Par Isabelle Sadoux
Cette exposition est un voyage dans l’Histoire et les Parfums au cœur de la Renaissance.
On y découvre la passion de Léonard de Vinci pour les fragrances, leur composition, leur fabrication. « Les recettes que donne Léonard sont typiques de cette révolution des parfums qui apparaît à la Renaissance, à la fois de la distillation par exemple d’écorces d’agrumes dans de l’alcool, ou de la macération de fleurs et d’amandes qui donne un parfum végétal tout particulier« , explique Pascal Brioist, professeur à l’université de Tours et commissaire de l’exposition.
Son atelier de peintre est mis en scène et notre odorat doit s’accommoder d’effluves inhabituelles et atypiques. « À travers les mots enregistrés dans son Codex Trivulzianus, Léonard se demande comment parler de substances aussi immatérielles et insaisissables que les parfums… ? Perfumare, odorifera, aulente, refragantia, macierato, lacierato, putride, puzolente, putrefatto…” ponctuent ses nombreux textes et dessins poursuit le commissaire Et Carlo Vecce, professeur à l’université de Naples et co-commissaire de l’exposition confirme : « Dans ses manuscrits, il note souvent des recettes de parfums où apparaissent des savoir-faire en usage à Venise, des compositions généralement délicates et nuancées, peu intenses, à base d’essences végétales comme la fleur d’oranger, les fleurs de jasmin et de sureau, l’eau de rose, le genévrier, le cyprès. »
Au détour d’objets insolites comme des alambics, de précieux flacons, de délicats pomanders ou des gants parfumés, tenues et peintures, tissus et bijoux ou oiselet de Chypre (brûle-parfum) recréés par des chercheurs à partir des dessins et écrits de Léonard évoque l’art de se parfumer et donc de plaire à la Cour de la Renaissance.
Elégant et dandy, longtemps amateur de belles tenues et de senteurs séduisantes, Léonard de Vinci termine sa carrière au Château du Clos Lucé en Touraine, regardant avec fierté et nostalgie sa carrière … repensant à sa mère qu’il adorait.
Et c’est LA rencontre, par étapes inédites, au cœur de cette exposition, avec sa mère Caterina esclave affranchie originaire d’Orient dont il reçut l’héritage culturel qui nous est proposée.
Un parcours olfactif
En six étapes sensorielles, les visiteurs sont immergés dans des époques et des lieux clés de la vie de Caterina et de Léonard, des marchés parfumés de Constantinople jusqu’à la cour de François Ier, en passant par les boutiques des Spezieri de Venise (marchands de drogues et autres préparations médicinales), la Toscane natale de Léonard, son atelier à Florence et la cour des Sforza à Milan.
Le long du parcours olfactif, nos sens sont plongés dans 28 senteurs d’antan recomposées par Givaudan à partir des recettes de l’artiste.

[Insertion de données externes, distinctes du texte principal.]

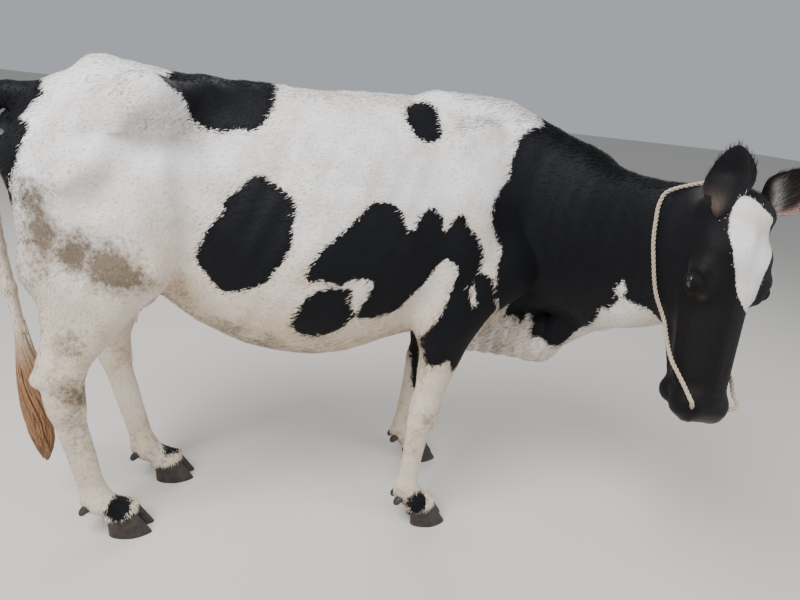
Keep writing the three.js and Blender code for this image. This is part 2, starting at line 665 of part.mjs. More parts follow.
const white = 0xd9d6d0;
const black = 0x1b1b1f;
const limbs = [
  ...Object.entries(hindLegs).map(([name, leg]) => [
    `hind_${name}`, leg, hindLoft(name, leg), hindFold(leg), hindInside]),
  ...Object.entries(foreLegs).map(([name, leg]) => [
    `fore_${name}`, leg, foreLoft(name, leg), foreFold(leg), foreInside]),
];
for (const [name, leg, loft, outline, inside] of limbs) {
  // the limb below its fold, down to the sloping line of the coronet
  trunk = trunk.subtract(limbCut(grownOutline(outline, gap / 2), inside, leg.side, gap / 2));
  const coronet = [leg.coronet[0], leg.coronet[1], coronetHeight];
  const slope = [-coronetSlope, 0, 1];
  let limb = loft.intersect(limbCut(grownOutline(outline, -gap / 2), inside, leg.side, -gap / 2));
  limb = parted(limb, coronet, slope)[0];
  for (const [which, inner] of [['outer', false], ['inner', true]]) {
    limb = limb.subtract(dewclaw(leg, inner, gap));
    addMesh(`dewclaw_${name}_${which}`, dewclaw(leg, inner), 0x3a3330, 0.6);
    addMesh(`hoof_${name}_${which}`, parted(claw(leg, inner), coronet, slope)[1], 0x2b2725, 0.55);
  }
  addMesh(`leg_${name}`, limb, white, 0.85);
}

const neckCut = [[585, -30, 950], [0.93, -0.37, 0]];
const throatCut = [onHead(75, -120, 0).toArray(), headTurn(0.75, 0.66, 0)];
trunk = parted(trunk, ...neckCut)[1];
let neck = parted(parted(neckLoft(), ...neckCut)[0], ...throatCut)[1];
for (const leg of Object.values(foreLegs)) {
  neck = neck.subtract(limbCut(grownOutline(foreFold(leg), gap / 2), foreInside, leg.side, gap / 2));
}
for (const room of Object.values(earRoom)) neck = neck.subtract(room);
const ropeRoom = ropeRing(3 * gap);
neck = neck.subtract(ropeRoom);
let head = headLoft();
for (const [, stub] of Object.values(ears)) head = head.add(stub);
head = parted(head, ...throatCut)[0];
for (const fold of Object.values(earFolds)) head = head.subtract(fold.translate([0, 0, -gap]));
head = head.subtract(ropeRoom);
for (const centre of Object.values(eyes)) head = head.subtract(ball(centre, eyeRadius + gap, 10, 8));
addMesh('trunk', trunk, white, 0.85);
addMesh('udder', udderFree, 0xa98a7c, 0.7);
addMesh('neck', neck, black, 0.8);
addMesh('head', head, black, 0.8);
for (const [name, [free]] of Object.entries(ears)) {
  addMesh(`ear_${name}`, free.subtract(ropeRoom), black, 0.8);
}
for (const [name, centre] of Object.entries(eyes)) {
  addMesh(`eye_${name}`, ball(centre, eyeRadius, 10, 8), 0x120d0a, 0.1);
}
addMesh('tail', tailFree, white, 0.85);
addMesh('tail_switch', parted(brush(), ...brushCut)[1], 0x8a6a4a, 0.9);
addMesh('nose_rope', ropeRing(0), 0xd8cdb8, 0.9);

// ---- origin at the middle of the footprint's box, on the floor ----
const bounds = new THREE.Box3().setFromObject(group);
group.position.set(-(bounds.min.x + bounds.max.x) / 2, -(bounds.min.y + bounds.max.y) / 2, 0);
group.updateMatrixWorld(true);
export default group;
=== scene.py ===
# Standing dairy cow: one skin over the frame's flesh, its coat, eyes, claws, tail switch and nose rope.
# Shapes are worked out in millimetres in the cow's own frame, and moved to the row frame at the end.
import bpy
import math
import numpy as np
from mathutils import Matrix, Vector


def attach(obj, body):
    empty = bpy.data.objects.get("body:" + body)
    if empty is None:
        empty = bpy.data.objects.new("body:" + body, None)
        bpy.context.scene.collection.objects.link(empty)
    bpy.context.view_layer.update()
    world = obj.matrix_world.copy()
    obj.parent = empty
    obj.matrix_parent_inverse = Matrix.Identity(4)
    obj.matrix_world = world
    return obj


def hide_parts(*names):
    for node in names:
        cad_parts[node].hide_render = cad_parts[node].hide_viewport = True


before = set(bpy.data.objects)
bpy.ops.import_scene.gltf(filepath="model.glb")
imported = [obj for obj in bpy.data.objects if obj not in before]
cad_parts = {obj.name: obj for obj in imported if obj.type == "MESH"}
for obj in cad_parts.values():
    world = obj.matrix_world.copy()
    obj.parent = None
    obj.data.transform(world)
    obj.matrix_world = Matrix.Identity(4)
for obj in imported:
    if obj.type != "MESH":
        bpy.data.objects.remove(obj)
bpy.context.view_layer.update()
yAxis = np.array([0.0, 1.0, 0.0])
zAxis = np.array([0.0, 0.0, 1.0])


def unit(v):
    # each vector over its own length
    v = np.asarray(v, float)
    return v / np.maximum(np.linalg.norm(v, axis=-1, keepdims=True), 1e-9)


def ramp(low, high, x):
    # 0 below low, 1 above high, an S curve between: 3t^2 - 2t^3
    t = np.clip((x - low) / (high - low), 0, 1)
    return t * t * (3 - 2 * t)


def bump(x, centre, width):
    # a bell: exp of minus the square of the distance over the width
    return np.exp(-((x - centre) / width) ** 2)


def softNoise(p, size, seed):
    # random heights on a cubic lattice of that spacing, joined by S curves, from -1 to 1
    lattice = np.random.default_rng(seed).uniform(-1, 1, (24, 24, 24))
    q = p / size
    base = np.floor(q).astype(int)
    t = q - base
    t = t * t * (3 - 2 * t)
    total = np.zeros(len(p))
    for corner in np.ndindex(2, 2, 2):
        w = np.prod(np.where(np.array(corner) == 1, t, 1 - t), axis=1)
        i, j, k = ((base + corner) % 24).T
        total += w * lattice[i, j, k]
    return total


# the flesh: the frame's own trunk stations and tapered bars, melted together
flesh = {
    "coatDepth": 4.5,     # mm that the skin lies inside the frame's solids
    "cell": 11.0,         # mm, grid for the whole body; the head and feet are refined below it
    "coronetHeight": 62, "coronetSlope": 0.28, "withersTop": 1298,
    "headYaw": 86, "headPitch": 76, "headTilt": -7, "headScale": 1.04, "headStretch": 1.07,
    "pollAt": [862, -622, 1184], "eyeRadius": 18.0,
    "bagAt": (-475, 0, 620), "bagHalf": (150, 110, 95),   # mm, where the skin is almost bare
}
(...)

Rodrigo Flores-Roux, Nadege Le Garlantezec, Shyamala Maisondieu et Calice Becker, nez du parfum J’Adore de Parfums Christian Dior, ont réinterprété les différentes senteurs qui donnent vie aux précieux objets, vêtements et tableaux présentés dans l’exposition.
Les visiteurs sont invités à sentir des odeurs végétales ou animales : des fleurs (rose de Damas, jasmin, violette, fleur d’oranger), des résines et des gommes (encens, myrrhe, benjoin, labdanum), des bois (camphre, aloès), et des matières premières animales (civette, musc).
Pour des raisons de protection des espèces et de bien-être animal (le chevrotain porte-musc est protégé depuis 1973), les odeurs de musc et de civette présentées dans l’exposition sont des reconstitutions olfactives de l’odeur de ces matières premières naturelles.
Certaines odeurs ont fait l’objet d’un travail de recherche particulier. Les odeurs de la Circassie, de Venise ou de la Toscane ont été imaginées par les parfumeurs de Givaudan à partir de leurs souvenirs éventuels, de la description des lieux présentés, de la végétation de ces régions et de leur climat.
Les parfums associés aux vêtements exposés ont de leur côté donné lieu à un travail de recherche spécifique pour retrouver, sélectionner et recomposer des recettes de parfums de la Renaissance. L’une d’entre elle a été tirée du « Notandissimi secreti de l’arte profumatoria » de Giovanventura Rosetti, prêt de la Bibliothèque Sainte-Geneviève de Paris, présenté dans l’exposition.
Une immersion dans un autre temps pour le plaisir des sens.